Added Peter McPherson, president of the National Association of State Universities and Land-Grant Colleges: “This is an important step in re-energizing our nation’s research capacity and we hope the full House Appropriations Committee will recognize the importance of the entire scientific research enterprise.”

Members of the appropriations subcommittee, in both parties, acknowledged that finding the money to back the president’s competitiveness effort “has come at a price,” as Rep. Alan Mollohan (D-W.V.), the panel’s top Democrat, described it. He and other Democrats bemoaned programs under the subcommittee’s jurisdiction that had gotten short shrift, notably the Legal Services Corporation and some local and state law enforcement programs.

But even some science programs in the panel’s terrain would suffer under its bill. Funds for the National Oceanic and Atmospheric Administration would be cut even from the president’s request, and members of both parties said they wished they had been able to add even more funds to the NASA research budget, where “the most basic earth-related science efforts continue to be squeezed out,” said Rep. David Obey (D-Wis.), the senior Democrat on the full Appropriations Committee.
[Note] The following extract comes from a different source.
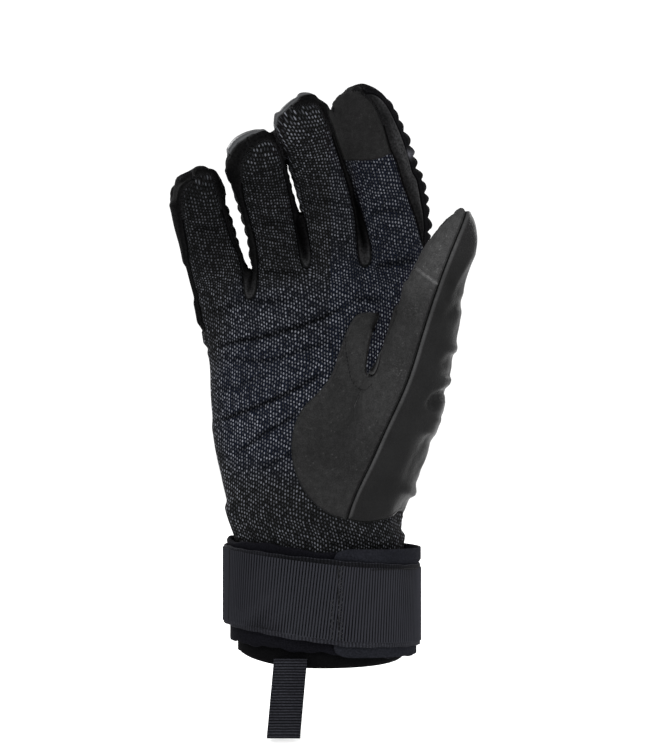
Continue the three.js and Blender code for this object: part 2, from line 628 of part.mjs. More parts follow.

“Pardon me if I don’t play the part of Charlie Cheerful this morning,” said Obey, who can rarely be accused of being a Pollyanna these days.

Rep. Jerry Lewis (R-Calif.), chairman of the Appropriations Committee, said the House was aiming to complete its work on all of its spending bills before Congress recesses next month. The science measure was the last of the 11 bills to be drafted by one of the panel’s subcommittees.